## DATA SHOWN
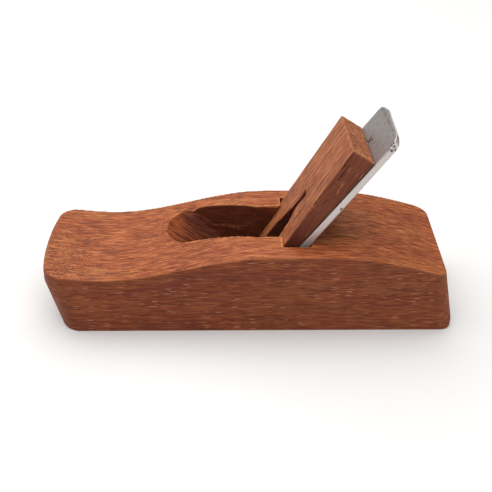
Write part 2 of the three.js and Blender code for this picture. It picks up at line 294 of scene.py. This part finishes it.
def add_node(tree, kind, settings=(), inputs=(), links=(), stops=()):
    """Adds a node, sets it, fills its inputs and joins each (its input, other node, its output). Stops
    are a colour ramp's: each is a place from 0 to 1 with a grey or a #rrggbb colour."""
    node = tree.nodes.new(kind)
    for key, value in dict(settings).items():
        setattr(node, key, value)
    for key, value in dict(inputs).items():
        node.inputs[key].default_value = value
    for socket, source, output in links:
        tree.links.new(source.outputs[output], node.inputs[socket])
    if stops:
        elements = node.color_ramp.elements
        while len(elements) < len(stops):
            elements.new(1)
        for element, (place, value) in zip(elements, stops):
            element.position = place
            element.color = linear(value) if isinstance(value, str) else (value, value, value, 1)
    return node


# Each pattern of the grain: mm along the grain, across it and into the face, then its detail and
# roughness. Real vessel lines are a quarter of a millimetre wide. They are drawn coarser, at 0.62 mm,
# because finer ones wouldn't show.
WOOD_FIGURE = {
    "board": (60, 14, 14, 2, 0.5),
    "broad": (30, 2.0, 3.0, 3, 0.6),
    "face_lines": (9, 0.62, 2.6, 2, 0.6),
    "side_lines": (9, 2.6, 0.62, 2, 0.6),
    "short": (1.4, 0.75, 0.75, 2, 0.6),
    "crowd": (22, 9, 9, 2, 0.5),
    "rub_and_highlight": (9, 2.2, 2.2, 2, 0.5),
    "gouged": (14, 0.7, 14, 2, 0.6),
}
# Small marks: the same three lengths for each cell, then the share of cells with a mark and the
# mark's reach in its cell. Real pores and flecks are 0.1 to 0.2 mm wide. They are drawn coarser, at
# 0.3 to 0.4 mm, so that they show.
WOOD_MARKS = {
    "pores": (5, 0.6, 0.6, 0.7, 0.32),
    "flecks": (8, 0.55, 0.55, 0.36, 0.27),
}


def planed_hardwood(name, grain_slope, tones, dark, side_shade, pore, fleck, seed):
    """Reddish tropical hardwood, straight in the grain, hand planed and never varnished. It is nearly
    matt, with short fine streaks along the grain and open pores that read as dark dashes, or as dots
    where the grain ends. On the sides, short pale flecks show where the pores have filled with dust."""
    material, tree, shader = new_material(name)
    place = add_node(tree, "ShaderNodeTexCoord")
    turned = add_node(tree, "ShaderNodeMapping", inputs={"Rotation": (0, grain_slope, 0)},
                      links=[("Vector", place, "Object")])
    patterns = {}
    for step, (layer, (along, across, deep, *_)) in enumerate((WOOD_FIGURE | WOOD_MARKS).items()):
        fitted = add_node(tree, "ShaderNodeMapping",
                          inputs={"Scale": (1 / (along * MM), 1 / (across * MM), 1 / (deep * MM)),
                                  "Location": (seed + step, seed - step, 7.3 * step)},
                          links=[("Vector", turned, "Vector")])
        if layer in WOOD_FIGURE:
            detail, roughness = WOOD_FIGURE[layer][3:]
            patterns[layer] = add_node(tree, "ShaderNodeTexNoise",
                                       inputs={"Scale": 1, "Detail": detail, "Roughness": roughness},
                                       links=[("Vector", fitted, "Vector")])
        else:
            drawn_share, reach = WOOD_MARKS[layer][3:]
            cells = add_node(tree, "ShaderNodeTexVoronoi", inputs={"Scale": 1, "Randomness": 1},
                             links=[("Vector", fitted, "Vector")])
            mark = add_node(tree, "ShaderNodeValToRGB", links=[(0, cells, "Distance")],
                            stops=[(reach * 0.6, 1), (reach, 0)])
            lot = add_node(tree, "ShaderNodeSeparateColor", links=[(0, cells, "Color")])
            drawn = add_node(tree, "ShaderNodeMath", {"operation": "LESS_THAN"}, {1: drawn_share},
                             [(0, lot, 0)])
            shown = add_node(tree, "ShaderNodeMath", {"operation": "MULTIPLY"},
                             links=[(0, mark, 0), (1, drawn, 0)])
            crowded = add_node(tree, "ShaderNodeValToRGB", links=[(0, patterns["crowd"], 0)],
                               stops=[(0.38, 0.2), (0.62, 1)])
            patterns[layer] = add_node(tree, "ShaderNodeMath", {"operation": "MULTIPLY"},
                                       links=[(0, shown, 0), (1, crowded, 0)])

    # What is laid over the wood's own colour, in order, painted shade and a painted highlight among it:
    # the pattern it follows and how strongly, where on the piece it shows (everywhere, where nothing is
    # named) and its colour.
    coats = [
        ("broad", [(0.44, 0), (0.74, 0.24)], None, dark),
        ("face_lines", [(0.46, 0), (0.66, 0.8)], "face", dark),
        ("face_lines", [(0.33, 0.6), (0.46, 0)], "face", fleck),
        ("side_lines", [(0.46, 0), (0.66, 0.85)], "side", dark),
        ("side_lines", [(0.33, 0.4), (0.46, 0)], "side", fleck),
        ("short", [(0.47, 0), (0.62, 0.75)], "short_grain", dark),
        ("short", [(0.34, 0.45), (0.45, 0)], "short_grain", fleck),
        (None, [(0.6, 0), (1, 0.14)], "short_grain", dark),
        ("pores", [(0, 0), (1, 0.85)], None, pore),
        # Painted shade: the sides are made darker than the top.
        (None, [(0, 0), (1, side_shade)], "side", "#5a261b"),
        ("flecks", [(0, 0), (1, 0.25)], None, fleck),
        ("flecks", [(0, 0), (1, 0.85)], "side", "#c98c70"),
        # Lighter arrises: wear, and round the stock's throat a painted highlight.
        ("rub_and_highlight", [(0.3, 0.25), (0.6, 0.95)], "arris", fleck),
        ("rub_and_highlight", [(0.3, 0.5), (0.6, 1)], "pale", fleck),
        (None, [(0, 0), (1, 0.4)], "ramp", "#8a3a10"),
        ("gouged", [(0.47, 0), (0.57, 0.8)], "ramp", "#35120a"),
        # Painted shade in the wedge's cracks.
        (None, [(0, 0), (1, 0.85)], "crack_shade", pore),
        # Painted shade in the throat and on the wedge's sides.
        (None, [(0, 0), (1, 0.62)], "painted_shade", "#3e1206"),
    ]
    wood = add_node(tree, "ShaderNodeValToRGB", links=[(0, patterns["board"], "Fac")],
                    stops=[(0.32, tones[0]), (0.52, tones[1]), (0.7, tones[2])])
    # A ramp's colour is output 0, a mix's is output 2, and a mix's two colours are its inputs 6 and 7.
    output = 0
    for layer, stops, where, tint in coats:
        spot = add_node(tree, "ShaderNodeAttribute", {"attribute_name": where}) if where else None
        share = add_node(tree, "ShaderNodeValToRGB", stops=stops,
                         links=[(0, patterns[layer], 0) if layer else (0, spot, "Fac")])
        if layer and where:
            share = add_node(tree, "ShaderNodeMath", {"operation": "MULTIPLY"},
                             links=[(0, share, 0), (1, spot, "Fac")])
        wood = add_node(tree, "ShaderNodeMix", {"data_type": "RGBA"}, {7: linear(tint)},
                        [(0, share, 0), (6, wood, output)])
        output = 2
    tree.links.new(wood.outputs[2], shader.inputs["Base Color"])

    sheen = add_node(tree, "ShaderNodeValToRGB", links=[(0, patterns["face_lines"], "Fac")],
                     stops=[(0.3, 0.55), (0.75, 0.7)])
    tree.links.new(sheen.outputs[0], shader.inputs["Roughness"])
    shader.inputs["IOR"].default_value = 1.5
    shader.inputs["Specular IOR Level"].default_value = 0.22

    lines = add_node(tree, "ShaderNodeBump", inputs={"Strength": 0.6, "Distance": 0.15 * MM},
                     links=[("Height", patterns["face_lines"], "Fac")])
    filled = add_node(tree, "ShaderNodeMath", {"operation": "SUBTRACT"}, {0: 1.0},
                      [(1, patterns["pores"], 0)])
    pits = add_node(tree, "ShaderNodeBump", inputs={"Strength": 0.8, "Distance": 0.2 * MM},
                    links=[("Height", filled, "Value"), ("Normal", lines, "Normal")])
    tree.links.new(pits.outputs["Normal"], shader.inputs["Normal"])
    return material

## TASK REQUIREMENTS
Copy out the lines in which the string "three" appears.

## ANSWER TO THIS PROBLEM
Write part 2 of the three.js and Blender code for this picture. It picks up at line 294 of scene.py. This part finishes it.
# Small marks: the same three lengths for each cell, then the share of cells with a mark and the